Autor: U. Gellermann
Datum: 24. Mai 2018
Kaum sind Vater und Tochter Skripal – die angeblichen Opfer eines russischen Gift-Anschlages – mangels Beweisen in der Mediengruft des öffentlichen Schweigens verschwunden, zeigt der nächste deutsche Medienfinger erneut auf die Russen: Danach stammte der Raketenwerfer, von dem aus 2014 die malaysische Passagiermaschine MH 17 über der Ukraine abgeschossen wurde, vom russischen Militär. Ein internationales Ermittler-Team habe seinen Bericht vorgelegt, wird von der "Tagesschau" berichtet. Und von den epigonalen deutschen Blättern im Chor nachgesungen: FOCUS, SÜDDEUTSCHE, SPIEGEL, alle, alle verkünden diese angebliche Nachricht im Brustton der Überzeugung. Kaum jemand mag erzählen, wer denn dieses Team ist und was es denn genau gesagt hat.
Das "Joint Investigation Team JIT" ist einfach eine „gemeinsame Ermittlungsgruppe“, die auf Zeit für einen bestimmten Fall unter Beteiligung von Behörden aus zwei oder mehr EU-Mitgliedstaaten zusammentritt. Im MH 17-Team JIT arbeiten die niederländische Staatsanwaltschaft und die niederländische Nationalpolizei mit den Polizei- und Justizbehörden von Australien, Belgien, Malaysia und der Ukraine zusammen. Kein Russe, versteht sich. Denn die Russen wurden ja von Beginn an als Täter angesehen. So gehen voreingenommene Ermittlungen. Und auch wie die Ermittler zu ihren Ergebnissen gekommen sind, ist spannend: Jennifer Hurst, Kommandantin der australischen Bundespolizei und Teil des JIT, erläuterte den Befund auf der Grundlage einer Animation.
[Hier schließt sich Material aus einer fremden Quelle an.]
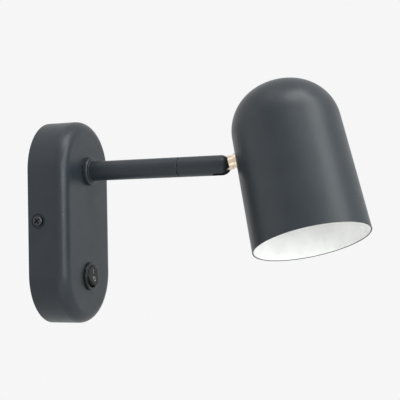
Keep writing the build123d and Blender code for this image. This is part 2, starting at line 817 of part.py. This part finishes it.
def holder_strip():
    """Bent strip: one leg along the shade's wall, one leg across its axis."""
    far = axis_out + strip_past_axis
    half = strip_width / 2
    leg = block((-half, -strip_face_out - strip_t, -strip_drop), (half, -strip_face_out, strip_rise))
    cross = block((-half, -far, strip_rise - strip_t), (half, -strip_face_out, strip_rise))
    body = leg + cross
    outer = body.edges().filter_by(Axis.X).sort_by_distance((0, -strip_face_out, strip_rise))[0]
    body = fillet(outer, strip_bend_r)
    inner = body.edges().filter_by(Axis.X).sort_by_distance(
        (0, -strip_face_out - strip_t, strip_rise - strip_t))[0]
    body = fillet(inner, strip_bend_r - strip_t)
    body -= Rot(90, 0, 0) * post(stud_r + 0.1, 0, 2 * strip_face_out)
    body -= Pos(0, -axis_out, 0) * post(holder_wire_r, 0, 2 * strip_rise)
    for place in holder_screw_places():
        body -= place * post(small_screw_r + screw_gap, -strip_rise, strip_rise)
    return head_frame * body


def holder_screw_places():
    """In the head's frame, on the strip's top face."""
    return [Pos(0, -axis_out + side * holder_screw_pitch / 2, strip_rise) for side in (-1, 1)]


def holder_screws():
    screws = []
    for place in holder_screw_places():
        screw = pan_head(small_screw_r, small_screw_head_r, small_screw_head_h, holder_screw_length)
        screws.append(head_frame * place * Pos(0, 0, seat_gap) * screw)
    return group(screws)


def pin_way(width, low, high):
    """Two curved slots in which the bulb's pins turn, in the bulb's frame."""
    slot = SlotArc(CenterArc((0, 0), bulb_pin_pitch / 2, 0, pin_turn), width)
    cut = extrude(Pos(0, 0, low) * slot, high - low)
    return cut + Rot(0, 0, 180) * cut


def pin_entry(low, high):
    """Round holes at the far end of the slots, through which the pins' heads go in."""
    cut = Rot(0, 0, pin_turn) * Pos(bulb_pin_pitch / 2, 0, 0) * post(bulb_pin_r + pin_slot_gap, low, high)
    return cut + Rot(0, 0, 180) * cut


def pin_room_top():
    return bulb_top_z + bulb_pin_reach + pin_slot_gap


def lamp_holder():
    body = post(holder_r, holder_face_z, holder_top_z - seat_gap)
    body = chamfer(body.edges().group_by(Axis.Z)[0], holder_edge_cut)
    neck = 2 * (bulb_pin_neck_r + pin_slot_gap)
    head = 2 * (bulb_pin_r + pin_slot_gap)
    body -= pin_way(neck, holder_face_z - 1, holder_face_z + holder_lip)
    body -= pin_entry(holder_face_z - 1, pin_room_top())
    body -= pin_way(head, holder_face_z + holder_lip - 0.1, pin_room_top())
    for side in (-1, 1):
        body -= contact_room(side, seat_gap)
        body -= Pos(0, side * holder_screw_pitch / 2, 0) * post(small_screw_r + thread_gap,
                                                             strip_rise - holder_screw_length - 1,
                                                             strip_rise)
    body -= post(holder_wire_r, pin_room_top() + contact_height + 1, strip_rise)
    return bulb_frame * body


def contact_room(side, gap):
    """The space of one contact leaf, just above a pin's head, grown by gap."""
    low = pin_room_top() - (1 if gap else 0)
    return Pos(side * bulb_pin_pitch / 2, 0, 0) * block(
        (-contact_width / 2 - gap, -contact_t / 2 - gap, low),
        (contact_width / 2 + gap, contact_t / 2 + gap, pin_room_top() + contact_height + gap))


def holder_contacts():
    return group([bulb_frame * contact_room(side, 0) for side in (-1, 1)])


def bulb_body():
    cone = (bulb_r - bulb_base_r) / (bulb_cone_end - bulb_base_h)
    cavity_top = bulb_base_h + 2 * bulb_wall
    cavity_r = bulb_base_r + cone * (cavity_top - bulb_base_h) - bulb_wall * 1.3
    shelf_r = board_r() - 2
    outline = Polyline(
        (0, 0), (bulb_base_r, 0), (bulb_base_r, -bulb_base_h), (bulb_r, -bulb_cone_end),
        (bulb_r, -bulb_length), (lens_r() + 0.1, -bulb_length),
        (lens_r() + 0.1, -bulb_length + lens_t + lens_inset),
        (board_r() + 0.1, -bulb_length + lens_t + lens_inset), (board_r() + 0.1, -board_depth),
        (shelf_r, -board_depth), (cavity_r, -cavity_top), (0, -cavity_top), close=True)
    body = revolve(Plane.XZ * make_face(outline), Axis.Z)
    shoulder = body.edges().filter_by_position(Axis.Z, -bulb_cone_end - 0.1, -bulb_cone_end + 0.1)
    body = fillet(shoulder, bulb_shoulder_r)
    for side in (-1, 1):
        body -= Pos(side * bulb_pin_pitch / 2, 0, 0) * post(bulb_pin_neck_r + 0.02, -4, 1)
    return bulb_frame * Pos(0, 0, bulb_top_z) * body


def lens_r():
    return bulb_r - bulb_wall * 0.6


def board_r():
    return bulb_r - bulb_wall


def bulb_lens():
    high = -bulb_length + lens_inset + lens_t - seat_gap
    return bulb_frame * Pos(0, 0, bulb_top_z) * post(lens_r(), high - lens_t + seat_gap, high)


def bulb_board():
    body = post(board_r(), -board_depth - seat_gap - board_t, -board_depth - seat_gap)
    return bulb_frame * Pos(0, 0, bulb_top_z) * body


def bulb_pins():
    pins = []
    for side in (-1, 1):
        pin = post(bulb_pin_neck_r, -3.8, bulb_pin_reach - 1)
        pin += post(bulb_pin_r, bulb_pin_reach - bulb_pin_head_h, bulb_pin_reach)
        pins.append(bulb_frame * Pos(side * bulb_pin_pitch / 2, 0, bulb_top_z) * pin)
    return group(pins)


pieces = [
    wall_cover, wall_bracket, cover_screws, cable_grommet, earth_clamp_washer, earth_screw,
    terminal_block, terminal_sleeves, terminal_screws, terminal_block_screw,
    switch_housing, switch_terminals, switch_rocker, switch_plunger, switch_spring, switch_contact,
    arm_collar, arm_tube, arm_root_plug, arm_nipple, arm_lock_washer, arm_nut,
    swivel_bush, swivel_spindle, swivel_wave_washer, swivel_stop_pin, fork_arm, pivot_screw,
    pivot_washers, hinge_knuckle, shade, knuckle_spacer, knuckle_lock_washer, knuckle_nut,
    holder_strip, holder_screws, lamp_holder, holder_contacts, bulb_body, bulb_lens, bulb_board,
    bulb_pins,
]

os.makedirs("parts", exist_ok=True)
for piece in pieces:
    export_step(piece(), f"parts/{piece.__name__}.step")
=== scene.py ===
import json
from math import cos, radians, sin, tan

import bpy
from mathutils import Matrix, Vector


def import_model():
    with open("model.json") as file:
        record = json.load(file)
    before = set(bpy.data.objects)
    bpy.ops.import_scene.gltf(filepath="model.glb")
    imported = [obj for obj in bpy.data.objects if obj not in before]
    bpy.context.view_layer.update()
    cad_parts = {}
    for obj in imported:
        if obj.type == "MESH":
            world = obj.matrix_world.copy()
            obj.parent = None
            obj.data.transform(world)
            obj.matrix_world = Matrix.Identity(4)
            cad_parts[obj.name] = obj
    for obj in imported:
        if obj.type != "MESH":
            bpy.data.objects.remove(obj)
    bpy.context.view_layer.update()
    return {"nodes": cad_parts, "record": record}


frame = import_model()
nodes = frame["nodes"]

# A wall lamp. Its shape is the CAD model's alone: this script gives it finishes, a background, light and
# a camera.
#
# Lengths are in metres and angles in degrees, in the frame of the model: the wall is the plane Y = 0, and
# the lamp stands out towards -Y.

# The tilt hinge, and how far the arm and the shade are turned from upright and straight.
PIVOT = Vector((0, -0.149, 0.0415))
REST_ROLL = 12.5
REST_TILT = 14.3

# The shade, whose axis runs beside the hinge.
SHADE_LENGTH = 0.130
SHADE_RIM_RADIUS = 0.045
SHADE_TAPER = 1.6
KNUCKLE_BELOW_TOP = 0.05112
KNUCKLE_REACH = 0.0135
KNUCKLE_ABOVE_RIM = SHADE_LENGTH - KNUCKLE_BELOW_TOP
SHADE_AXIS_OUT = KNUCKLE_REACH + SHADE_RIM_RADIUS - KNUCKLE_ABOVE_RIM * tan(radians(SHADE_TAPER))
INSIDE_LOOKED_FROM = 0.056
DARK_RIM = 0.0006

# The rocker switch and the two marks let into its face.
SWITCH = Vector((0, -0.033, -0.0445))
ROCKER_AXIS_BELOW = 0.0015
ROCKER_LEAN = 9.0
ROCKER_FACE = 0.0047
MARK_REACH_X = 0.0022
MARK_REACH_Y = (0.0007, 0.0054)
MARK_DEPTH = (0.00003, 0.00026)

# The background and the floor that fades into it.
BACKGROUND = 0.922
FLOOR_Z = -0.55
FLOOR_RADIUS = 14
FLOOR_SIDES = 96
FLOOR_GREY = 0.78
FLOOR_ROUGHNESS = 0.9
FLOOR_SPECULAR = 0.1
FADE_FROM = 0.5
FADE_TO = 1.5
FADE_AT_LAMP = 0.5

# Light. Each softbox faces LIT_POINT, and azimuth 0 is straight in front of the wall.
AMBIENT = 0.64
LIT_POINT = Vector((0, -0.15, 0.02))
PLAIN_WHITE = (1.0, 1.0, 1.0)
SOFTBOXES = (
    # name, azimuth, elevation, distance, width, height, watts, tint
    ("front", -9, 14, 1.3, 0.7, 0.8, 6.6, (0.94, 1.0, 0.99)),
    ("front_left", -37, 8, 1.3, 0.4, 0.7, 7.4, (0.95, 1.0, 1.0)),
    ("front_high", -4, 42, 1.3, 0.6, 0.5, 4.8, (0.96, 1.0, 0.98)),
    ("above", -26, 64, 1.1, 0.7, 0.4, 6.4, (1.0, 0.98, 0.96)),
    ("left", -150, 20, 1.4, 1.2, 1.2, 2.8, PLAIN_WHITE),
    ("below", -85, -45, 0.7, 0.6, 0.6, 0.9, PLAIN_WHITE),
    ("top", -110, 72, 1.2, 1.0, 0.7, 3.0, PLAIN_WHITE),
)

# The camera: the way it looks, its place along its own right, up and back, and its lens.
CAMERA_AZIMUTH = -69.5
CAMERA_ELEVATION = -1.98
CAMERA_ROLL = -1.165
CAMERA_RIGHT = 0.1218
CAMERA_UP = 0.0190
CAMERA_BACK = 0.7975
FOCAL_PIXELS = 957.7
PICTURE_PIXELS = 400
SENSOR_MM = 36
CLIP_START = 0.01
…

Was mag das für eine Animation gewesen sein? Video? Foto-Shop? Virtuelle Realität? Jedenfalls hat das Team dringend die Öffentlichkeit aufgerufen, Hinweise für weitere Ermittlungsschritte zu geben. Von einer Schuldzuweisung ist nicht die Rede. Auch nicht von Beweisen.
Das alles lässt sich auf der Web-Site des "Openbaar Ministerie", der niederländischen Staatsanwaltschaft, die in der Ermittlungsgruppe mitarbeitet, nachlesen. Auf deren Website lassen sich auch zwei fantasievolle Videos aufrufen, die kyrillisch untertitelt sind. Das sind die Schriftzeichen, die in der Ukraine verwandt werden. Die Untertitel sind nicht in Englisch, der Sprache, die in den Niederlanden, in Australien und auch in Malaysia – den Nationen aus denen die Ermittler kommen – verstanden und genutzt wird. Sondern in jener Schriftsprache, die das ukrainische Propagandaministerium verwendet. Und natürlich auch der ukrainische Geheimdienst. Das mag die SÜDDEUTSCHE ZEITUNG zum Beispiel ihren Lesern nicht mitteilen. Aber dies: "Damit rückt auch die politische Verantwortung von Präsident Wladimir Putin für den Tod der 298 Insassen in den Fokus."
Bei dieser Form von öffentlicher Schnell-Justiz muss es nicht wundern, dass die offenkundig hilflose Sprecherin des internationalen Ermittler-Teams, Jennifer Hurst, eine imaginäre Öffentlichkeit dringend um Hilfe bittet: Sachdienliche Hinweise können sicher bei der nächsten Polizei-Dienststelle abgeliefert werden. Aber sicher auch bei den deutschen Medien: Denn die haben schon lange große Mühe, Gründe für die Sanktionen gegen Russland zu finden.